The Brown Italian Studies department has created a bilingual online version of Boccaccio’s Decamerone that has been expanding since its beginnings ten years ago and particularly since it was awarded a two-year grant by the National Endowment for the Humanities in 1999.

Since the project’s inception, it has made substantial progress. There are now well over 300 documents and dozens of images, all designed to provide our visitors with an easily navigable site and abundant information related to the study of Boccaccio’s masterpiece. Though the project was originally produced as a multimedia resource for students here at Brown, it soon became apparent that teachers and students around the world were benefiting from its materials . In response to this demand, we began a series of improvements and additions which, we hope, will make it even more useful to a wide range of users. This expansion is of course an endless endeavor and we depend upon the feedback of our visitors to guide us in the project’s growth.

The basic element is the text (whether you choose the original Italian or the century-old English translation, you can click on the paragraph number to get the corresponding section in the other language); alongside it, they have created a cast of characters (the “brigata”); sections on history, society, religion, and other background areas; a collection of maps (hyperlinked so that if you click on, say, Paris you get not only maps from the medieval and later periods but links to related portions of the text); a section of links to relevant resources (including similar projects such as the Canterbury Tales, the Confessions of Augustine, and others, including the mysterious Zifar or Libro del cauallero de Dios, “generally held to be Castile’s earliest original work of prose fiction,” of which I had never heard), and much else. A remarkable site, whose discovery I owe to a MetaFilter thread by conservative controversialist hama7.


  1. Geez, I know I’ve mentioned this site on CavLec. It’s one of my favorite show-and-tells for the power of nitpicky SGML tagging. (The text is TEI on the back-end; they tagged character and place names. I know because I saw the SGML.)
    But yes, very very VERY very cool.

  2. V:4 is one of the funniest stories of all time, mostly because it is so perfectly written. It also describes a Polynesian sort of courtship pattern not thought of as characteristic of Italy. I’ve seen Boccaccio spoken of as sort of a feminist.
    I also remember that, for all the frankness of some stories, euphemisms are used for certain words, as also in Rabelais (believe it or not).
    “Ma voi dovreste pensare quanto sieno piu calde le fanciulle che le donne attempate”.
    “Su tosto, donna, lievate e vieni a vedere, che tu figluola e stata si vaga dell’usignolo, che ella e stata tanto alla posta ch ella l’ha preso e tienlosi in mano”.

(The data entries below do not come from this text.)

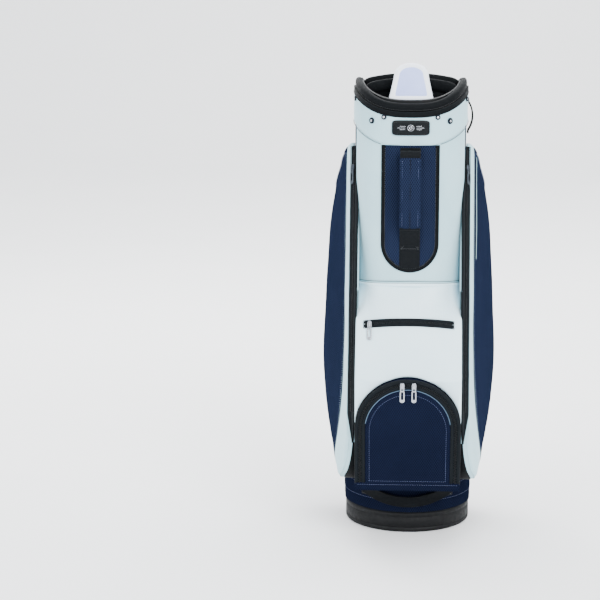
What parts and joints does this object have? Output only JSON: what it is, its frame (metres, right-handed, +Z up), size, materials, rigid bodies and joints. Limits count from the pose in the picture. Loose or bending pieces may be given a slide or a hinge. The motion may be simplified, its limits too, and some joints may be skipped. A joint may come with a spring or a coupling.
{
  "type": "golf cart bag",
  "caption": "Round-based golf bag with divided club mouth, zipped front and side pockets, grab handles and a hooked shoulder strap.",
  "frame": {"origin": "middle of the round base, on the ground", "axes": "+Z up along the bag, -Y to the bag's front with its ball pocket, +X to the viewer's right when facing the front"},
  "size_m": [0.344, 0.4386, 0.9472],
  "materials": {
    "base_plastic": "moulded, fine grain",
    "frame_plastic": "moulded",
    "stay_rod": "satin",
    "navy_ripstop": "diamond ripstop weave",
    "white_leather": "smooth coated, fine grain",
    "black_webbing": "woven webbing",
    "black_padding": "padded knit",
    "white_pad": "smooth padded",
    "plate_black": "gloss",
    "snap_silver": "polished",
    "zip_tape": "zip tape",
    "zip_metal": "satin polished",
    "strap_hardware": "gloss",
    "ring_metal": "dark nickel"
  },
  "bodies": {
    "bag": {"base_cup": "base_plastic", "base_band": "navy_ripstop", "body_shell": "navy_ripstop", "stay_rods": "stay_rod", "collar_frame": "frame_plastic", "cuff": "white_leather", "cuff_back": "navy_ripstop", "rim_binding": "black_webbing", "rim_pad": "black_padding", "divider_bar_front": "black_padding", "divider_bar_middle": "black_padding", "divider_bar_rear": "black_padding", "divider_ribs": "black_padding", "divider_panels": "black_webbing", "front_guard": "white_pad", "rear_guard": "white_pad", "front_panel": "white_leather", "inset_panel": "navy_ripstop", "inset_binding": "black_webbing", "grab_anchor_upper": "black_webbing", "grab_anchor_lower": "black_webbing", "name_plate": "plate_black", "hood_snaps_small": "snap_silver", "hood_snaps_large": "snap_silver", "mid_pocket": "white_leather", "mid_zip": "zip_tape", "ball_pocket": "navy_ripstop", "ball_panel": "navy_ripstop", "ball_zip": "zip_tape", "side_pocket_left": "navy_ripstop", "side_pocket_right": "navy_ripstop", "side_strip_left": "white_leather", "side_strip_right": "white_leather", "side_zip_left": "zip_tape", "side_zip_right": "zip_tape", "base_handle_anchors": "black_webbing", "spine_panel": "black_padding", "strap_anchor_upper": "black_webbing", "strap_anchor_lower": "black_webbing", "accessory_loop": "black_webbing"},
    "grab_handle": {"grab_sleeve": "navy_ripstop", "grab_webbing": "black_webbing"},
    "base_handle": {"base_handle": "black_webbing"},
    "mid_slider": {"mid_slider": "zip_metal"},
    "mid_pull": {"mid_pull": "zip_metal"},
    "ball_slider_left": {"ball_slider_left": "zip_metal"},
    "ball_pull_left": {"ball_pull_left": "zip_metal"},
    "ball_slider_right": {"ball_slider_right": "zip_metal"},
    "ball_pull_right": {"ball_pull_right": "zip_metal"},
    "side_slider_left": {"side_slider_left": "zip_metal"},
    "side_pull_left": {"side_pull_left": "zip_metal"},
    "side_slider_right": {"side_slider_right": "zip_metal"},
    "side_pull_right": {"side_pull_right": "zip_metal"},
    "strap_ring": {"strap_ring": "ring_metal"},
    "shoulder_strap": {"strap_eye": "strap_hardware", "strap_pad": "black_padding", "strap_webbing": "black_webbing"},
    "strap_glide": {"strap_glide": "strap_hardware"},
    "strap_hook": {"strap_hook": "strap_hardware"},
    "hook_gate": {"hook_gate": "strap_hardware"}
  },
  "joints": [
    {"name": "grab_handle_swing", "type": "hinge", "parent": "bag", "child": "grab_handle", "pos_m": [0, -0.15, 0.68], "axis": [0, 0, 1], "range_deg": [-25, 25]},
    {"name": "base_handle_lift", "type": "hinge", "parent": "bag", "child": "base_handle", "pos_m": [0, -0.098, 0.1], "axis": [-1, 0, 0], "range_deg": [0, 38]},
    {"name": "strap_swing", "type": "hinge", "parent": "bag", "child": "shoulder_strap", "pos_m": [0, 0.144, 0.83], "axis": [0, -0.003, 1], "range_deg": [-14, 14]},
    {"name": "strap_ring_swing", "type": "hinge", "parent": "bag", "child": "strap_ring", "pos_m": [0, 0.144, 0.852], "axis": [1, 0, 0], "range_deg": [-2, 8]},
    {"name": "strap_glide_travel", "type": "slide", "parent": "shoulder_strap", "child": "strap_glide", "axis": [0, 0, -1], "range_m": [-0.02, 0.13]},
    {"name": "hook_swivel", "type": "hinge", "parent": "shoulder_strap", "child": "strap_hook", "pos_m": [0, 0.147, 0.826], "axis": [0, -0.3048, 0.9524], "range_deg": [-14, 14]},
    {"name": "hook_gate_press", "type": "hinge", "parent": "strap_hook", "child": "hook_gate", "pos_m": [0, 0.15399, 0.81971], "axis": [1, 0, 0], "range_deg": [0, 22], "stiffness_Nm_per_rad": 0.02, "springref_deg": -11.46},
    {"name": "mid_zip_travel", "type": "slide", "parent": "bag", "child": "mid_slider", "axis": [1, 0, 0], "range_m": [0, 0.154]},
    {"name": "mid_pull_lift", "type": "hinge", "parent": "mid_slider", "child": "mid_pull", "pos_m": [-0.077, -0.18201, 0.44328], "axis": [-1, 0, 0], "range_deg": [0, 95]},
    {"name": "ball_zip_travel_left", "type": "hinge", "parent": "bag", "child": "ball_slider_left", "pos_m": [0, -0.238, 0.243], "axis": [0, 0.9911, 0.1334], "range_deg": [-80, 0]},
    {"name": "ball_pull_lift_left", "type": "hinge", "parent": "ball_slider_left", "child": "ball_pull_left", "pos_m": [-0.0114, -0.25434, 0.33444], "axis": [-1, 0, 0], "range_deg": [0, 95]},
    {"name": "ball_zip_travel_right", "type": "hinge", "parent": "bag", "child": "ball_slider_right", "pos_m": [0, -0.238, 0.243], "axis": [0, 0.9911, 0.1334], "range_deg": [0, 80]},
    {"name": "ball_pull_lift_right", "type": "hinge", "parent": "ball_slider_right", "child": "ball_pull_right", "pos_m": [0.0114, -0.25434, 0.33444], "axis": [-1, 0, 0], "range_deg": [0, 95]},
    {"name": "side_zip_travel_left", "type": "slide", "parent": "bag", "child": "side_slider_left", "axis": [0, -0.2952, -0.9554], "range_m": [0, 0.44]},
    {"name": "side_pull_lift_left", "type": "hinge", "parent": "side_slider_left", "child": "side_pull_left", "pos_m": [-0.11676, -0.05617, 0.73578], "axis": [-0.6573, 0.72, -0.2224], "range_deg": [0, 95]},
    {"name": "side_zip_travel_right", "type": "slide", "parent": "bag", "child": "side_slider_right", "axis": [0, -0.2952, -0.9554], "range_m": [0, 0.44]},
    {"name": "side_pull_lift_right", "type": "hinge", "parent": "side_slider_right", "child": "side_pull_right", "pos_m": [0.11676, -0.05617, 0.73578], "axis": [-0.6573, -0.72, 0.2224], "range_deg": [0, 95]}
  ]
}
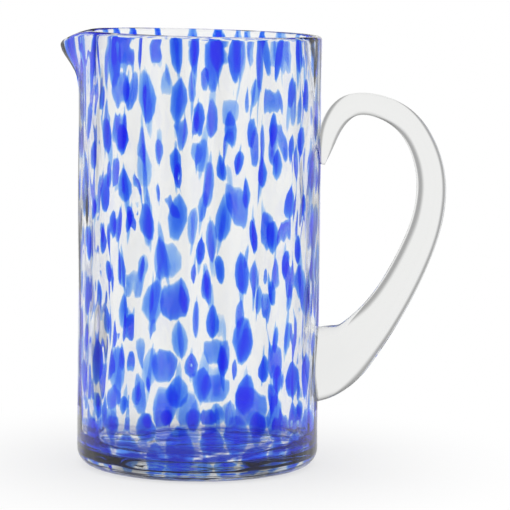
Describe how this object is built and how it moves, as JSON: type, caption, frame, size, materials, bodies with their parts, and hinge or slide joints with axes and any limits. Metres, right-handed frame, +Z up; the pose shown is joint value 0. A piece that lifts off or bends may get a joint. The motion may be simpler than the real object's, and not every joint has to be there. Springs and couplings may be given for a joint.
{
  "type": "pitcher",
  "caption": "Straight-sided clear blown glass pitcher with a pulled pouring lip, an applied loop handle of clear glass and blue glass chips let into its wall.",
  "frame": {"origin": "on the vessel's axis, at the underside of its base", "axes": "+Z up along the vessel's axis, +X towards the handle, -X towards the pouring lip"},
  "size_m": [0.1789, 0.112, 0.2],
  "materials": {
    "clear_glass": "clear, glossy, hand blown",
    "handle_glass": "clear, glossy, solid drawn gather",
    "blue_glass": "cobalt blue, transparent, glossy"
  },
  "bodies": {
    "root": {"blue_chips_band_1_back": "blue_glass", "blue_chips_band_1_front": "blue_glass", "blue_chips_band_1_handle_side": "blue_glass", "blue_chips_band_1_lip_side": "blue_glass", "blue_chips_band_2_back": "blue_glass", "blue_chips_band_2_front": "blue_glass", "blue_chips_band_2_handle_side": "blue_glass", "blue_chips_band_2_lip_side": "blue_glass", "blue_chips_band_3_back": "blue_glass", "blue_chips_band_3_front": "blue_glass", "blue_chips_band_3_handle_side": "blue_glass", "blue_chips_band_3_lip_side": "blue_glass", "blue_chips_band_4_back": "blue_glass", "blue_chips_band_4_front": "blue_glass", "blue_chips_band_4_handle_side": "blue_glass", "blue_chips_band_4_lip_side": "blue_glass", "blue_chips_band_5_back": "blue_glass", "blue_chips_band_5_front": "blue_glass", "blue_chips_band_5_handle_side": "blue_glass", "blue_chips_band_5_lip_side": "blue_glass", "blue_chips_band_6_back": "blue_glass", "blue_chips_band_6_front": "blue_glass", "blue_chips_band_6_handle_side": "blue_glass", "blue_chips_band_6_lip_side": "blue_glass", "blue_chips_band_7_back": "blue_glass", "blue_chips_band_7_front": "blue_glass", "blue_chips_band_7_handle_side": "blue_glass", "blue_chips_band_7_lip_side": "blue_glass", "blue_chips_band_8_back": "blue_glass", "blue_chips_band_8_front": "blue_glass", "blue_chips_band_8_handle_side": "blue_glass", "blue_chips_band_8_lip_side": "blue_glass", "glass_body": "clear_glass", "handle": "handle_glass"}
  },
  "joints": []
}
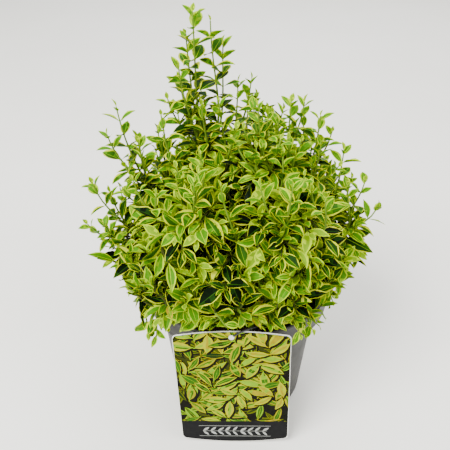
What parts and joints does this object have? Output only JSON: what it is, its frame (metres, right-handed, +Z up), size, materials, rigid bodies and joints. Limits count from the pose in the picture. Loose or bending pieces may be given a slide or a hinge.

  3. The web really needs something like this for the Slovo o polku Igoreve, and I wish I had time to keep up the post-a-day pace I set last year instead of giving up when my research assistantship got too time-consuming. Perhaps I’ll try to put a full site with the original Russian text and a translation together at my own pace this summer, then start accepting notations and historical info.

  4. That would be great; I hope you find the time.

  5. This looks like an appropriate thread to share a recent video from youtube channel Armen and Fyodor. Armen Zakharyan investigates the last line of the fourth novella from the seventh day of Decameron. Armen and Fyodor (you will watch Armen and whether Fyodor even exists is a mystery) is about books and is very much worth watching if you like books, like to listen to people talking about books, and know Russian. If all three conditions are met, stop reading and go listening.

    Still here? The line is “E viva amore, e muoia soldo, e tutta la brigata.” Armen found 6 translations that interpret it as “Long live love and death to avarice and it’s company” (obviously, variably expressed by the translators) and another 6 translations which interpret the second part as “down with war”. He also found a translation that omits the sententia altogether and another one that is only tangentially related to the original. He consults only European-language translations (wrong! also Armenian) and not all of them, but I am sure that when an Akkadian translation will be found, it will not clarify the matter. Context is of no help. Neither money nor war are in the story. Then comes the reference literature. There, the best (in his estimate) modern English (Wayne A Rebhorn) and Italian (Maurizio Fiorilla) sources come on the side of “greed”, in contrast with Academia della Crusca’s 1612 dictionary which gives this line as an example of the usage for soldo and interprets it as “war”. Armen also dug out a glossary of Decameron from mid-1500s which pre-agrees with the Academia. And finally, he comes up with 1928 edition of Decameron by Aldo Francesco Massera, who considered this final flourish an interpolation.

  6. Thanks for that, and for giving me a chance to revisit this post and update the links to those amazing resources (and props to Brown for keeping the Boccaccio site going, even if most of the links didn’t redirect properly and had to be changed to the new ones).